Il 6 maggio, 55 organizzazioni hanno lanciato un allarme: le nuove misure di registrazione per le ONG internazionali introdotte da Israele rappresentano una minaccia grave per le operazioni umanitarie e per il diritto internazionale.
Il 1° luglio, oltre 200 organizzazioni hanno chiesto un’azione urgente per porre fine al letale schema di distribuzione israeliano, incluso il cosiddetto “GHF” a Gaza, e per ripristinare i meccanismi di coordinamento umanitario guidati dalle Nazioni Unite, ponendo fine al blocco imposto da Israele agli aiuti e alle forniture commerciali.
Il 23 luglio, più di 100 organizzazioni hanno avvertito che, mentre la fame di massa si diffonde a Gaza, i colleghi e le persone assistite stanno letteralmente morendo di stenti.
Il 29 luglio, l’Integrated Food Security Phase Classification (IPC) ha confermato che lo scenario peggiore – la carestia – è attualmente in corso nella Striscia di Gaza.
Israele ha continuato a negare qualsiasi restrizione all’ingresso degli aiuti umanitari, anche durante il mese di luglio 2025, quando la maggior parte dei rifiuti documentati in questa dichiarazione è stata emessa.
Il 31 luglio, l’Ufficio dell’Alto Commissariato delle Nazioni Unite per i Diritti Umani (OHCHR) ha riportato che, dal 27 maggio, almeno 1.373 palestinesi sono stati uccisi mentre cercavano cibo: 859 nei pressi dei siti “GHF” e 514 lungo le rotte dei convogli alimentari. La maggior parte delle uccisioni è stata compiuta dalle forze israeliane.
Il 4 agosto, un infermiere palestinese è stato ucciso da un lancio aereo di aiuti che lo ha colpito.
Il 5 agosto, è stato reso noto che le autorità israeliane stanno pianificando la completa occupazione della Striscia di Gaza.
Il 6 agosto, agenzie ONU e ONG hanno avvertito che, senza un’azione immediata, la maggior parte dei partner internazionali potrebbe essere cancellata dal registro israeliano entro poche settimane.

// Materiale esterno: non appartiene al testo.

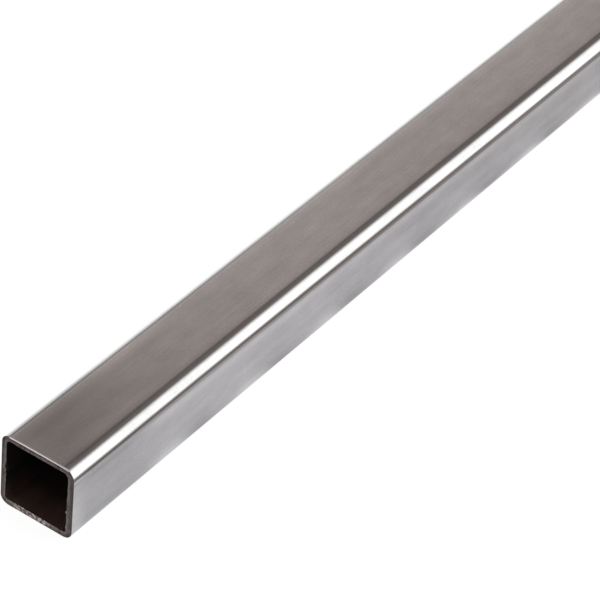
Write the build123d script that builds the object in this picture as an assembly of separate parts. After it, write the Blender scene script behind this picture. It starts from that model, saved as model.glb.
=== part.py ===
from build123d import *
import os

# A length of square steel tube: one cold-formed, welded strip with rounded
# corners, sawn square at both ends. It lies on its bottom face along X, with
# the origin under its middle, so Z = 0 is the surface that it lies on.

# Driving dimensions, in millimetres
LENGTH = 1000.0  # stock length, end to end
SIDE = 20.0  # outside, across the flats, the same both ways
WALL = 1.5  # thickness of the strip
BEND_RADIUS = 1.0  # inside radius of each folded corner
END_BREAK = 0.1  # bevel that deburring leaves round the outside of each end
SEAM_WIDTH = 1.6  # weld bead left inside the tube, along the back wall
SEAM_HEIGHT = 0.25  # how far that bead stands in from the wall

# Sizes that follow from them
CORNER_RADIUS = BEND_RADIUS + WALL  # outside, concentric with the bend
BORE = SIDE - 2 * WALL  # clear width inside, across the flats


def square_section(side, radius):
    """A rounded square in the plane across the tube, centred on its axis."""
    across = Plane.YZ.offset(-LENGTH / 2)
    section = across * Pos(0, SIDE / 2) * RectangleRounded(side, side, radius)
    return section


def tube_wall():
    """The plain tube: the outer square drawn along its length, with the bore taken out."""
    outer = extrude(square_section(SIDE, CORNER_RADIUS), amount=LENGTH)
    outer = chamfer(outer.faces().filter_by(Axis.X).edges(), END_BREAK)
    bore = extrude(square_section(BORE, BEND_RADIUS), amount=LENGTH)
    return outer - bore


def seam_bead():
    """The low rounded weld bead on the inside of the back wall, end to end."""
    face_of_wall = BORE / 2
    middle = SIDE / 2
    foot = (face_of_wall, middle - SEAM_WIDTH / 2)
    crest = (face_of_wall - SEAM_HEIGHT, middle)
    head = (face_of_wall, middle + SEAM_WIDTH / 2)
    root = WALL / 2
    outline = [
        ThreePointArc(foot, crest, head),
        Polyline(head, (face_of_wall + root, head[1]), (face_of_wall + root, foot[1]), foot),
    ]
    across = Plane.YZ.offset(-LENGTH / 2)
    return extrude(across * make_face(outline), amount=LENGTH)


def square_tube():
    """The whole tube as one solid."""
    return tube_wall() + seam_bead()


os.makedirs("parts", exist_ok=True)
export_step(square_tube(), "parts/square_tube.step")
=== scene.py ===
import math

import bpy
import numpy as np
from mathutils import Matrix, Vector, noise


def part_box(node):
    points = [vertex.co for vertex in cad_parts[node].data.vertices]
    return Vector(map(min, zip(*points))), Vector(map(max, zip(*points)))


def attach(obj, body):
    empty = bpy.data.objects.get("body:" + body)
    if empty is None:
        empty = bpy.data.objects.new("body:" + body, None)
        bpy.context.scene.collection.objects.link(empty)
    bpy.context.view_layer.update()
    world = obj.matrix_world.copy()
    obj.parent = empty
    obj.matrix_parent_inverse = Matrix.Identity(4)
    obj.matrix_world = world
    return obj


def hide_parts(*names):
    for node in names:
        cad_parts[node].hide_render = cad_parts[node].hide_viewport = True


# A length of square steel tube lies on a pale floor under soft light. The looks
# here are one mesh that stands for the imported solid: the rolled skin with its
# soft corners, the sawn ends with their burrs, and the bore with its weld bead.

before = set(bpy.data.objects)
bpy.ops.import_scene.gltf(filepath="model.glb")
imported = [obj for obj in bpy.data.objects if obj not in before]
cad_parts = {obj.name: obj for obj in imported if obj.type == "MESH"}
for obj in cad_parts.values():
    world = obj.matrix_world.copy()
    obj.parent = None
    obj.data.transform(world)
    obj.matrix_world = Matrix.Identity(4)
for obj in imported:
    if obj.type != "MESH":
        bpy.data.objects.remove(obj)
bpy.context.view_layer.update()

# Sizes of the tube, in metres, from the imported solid
MM = 0.001
NODE = "square_tube"
node_low, node_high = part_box(NODE)
LENGTH = node_high.x - node_low.x
SIDE = node_high.z - node_low.z
MIDDLE = (node_low + node_high) / 2
WALL = 1.5 * MM
BORE = SIDE - 2 * WALL

# The section, from the back wall over the top and down the front: for each bend
# the radius at its heart and the lengths over which it fades into the flat before
# and after it; for the top face, how strongly it is crowned
BACK_BEND = (2.1 * MM, 0.8 * MM, 2.5 * MM)
FRONT_BEND = (2.5 * MM, 2.5 * MM, 2.5 * MM)
LOWER_BEND = (2.3 * MM, 1.2 * MM, 1.2 * MM)
TOP_CROWN = 1.8
# The bore: the radii of its corners in the same order and how they fade, how far
# it sits towards the back wall, and the weld bead inside that wall. A point nearer
# than ON_WALL to that wall lies on it
INNER_RADII = (1.15 * MM, 1.3 * MM, 0.6 * MM, 0.9 * MM)
INNER_FADE = 0.3 * MM
BORE_SHIFT = 0.15 * MM
SEAM_WIDTH = 1.6 * MM
SEAM_HEIGHT = 0.25 * MM
ON_WALL = 0.01 * MM

# How finely the mesh is divided round the section, how strongly the points of the
# back wall crowd towards the weld bead, and how often a corner's fit is refined
BEND_STEPS = 960
CORNER_STEPS = 32
FLAT_STEPS = 60
SEAM_CROWDING = 0.65
FIT_ROUNDS = 12
# How finely it is divided along the tube and over the sawn ends, where the rings
# of the skin begin, and the least length that the map gives to the next ring
FIRST_STEP = 0.25 * MM
STEP_GROWTH = 1.4
LONGEST_STEP = 18.0 * MM
ROUNDING_STEPS = 6
FACE_STEPS = 8
SKIN_START = 0.6 * MM
MAP_STEP = 0.1 * MM

# The sawn faces: how far in they lie, and how deep and how large their relief is
FACE_DEPTH = 0.03 * MM
FACE_RELIEF, RELIEF_SIZE = 0.012 * MM, 0.7 * MM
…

Sempre il 6 agosto, l’Autorità olandese per la protezione dei dati (DPA) ha concluso che le richieste israeliane relative ai dati personali imposte dal processo di registrazione delle ONG potrebbero violare il Regolamento generale sulla protezione dei dati (GDPR). L’autorità ha consigliato alle ONG di non ottemperare a tali richieste, e ha chiesto un intervento ufficiale da parte dei ministeri competenti affinché Israele modifichi i propri requisiti.
Il 7 agosto, Médecins Sans Frontières (MSF) ha pubblicato un rapporto in cui afferma che i siti di distribuzione alimentare gestiti tramite il “GHF” sono luoghi di “uccisioni orchestrate e disumanizzazione” e devono essere immediatamente chiusi.
Il 10 agosto, Save the Children ha denunciato la morte per fame di 100 bambini a Gaza dall’ottobre 2023.
Il 12 agosto, un gruppo di Relatori Speciali delle Nazioni Unite per i diritti umani ha inviato una lettera al governo israeliano esprimendo profonda preoccupazione: le nuove misure di registrazione per le ONG minano l’indipendenza e l’imparzialità delle organizzazioni e ostacolano il loro lavoro umanitario e in difesa dei diritti umani. Hanno inoltre evidenziato che l’obbligo di riportare informazioni sul personale, in un contesto di occupazione, conflitto armato e gravi violazioni del diritto internazionale, può comportare gravi rischi di ritorsioni e violazioni della protezione del personale.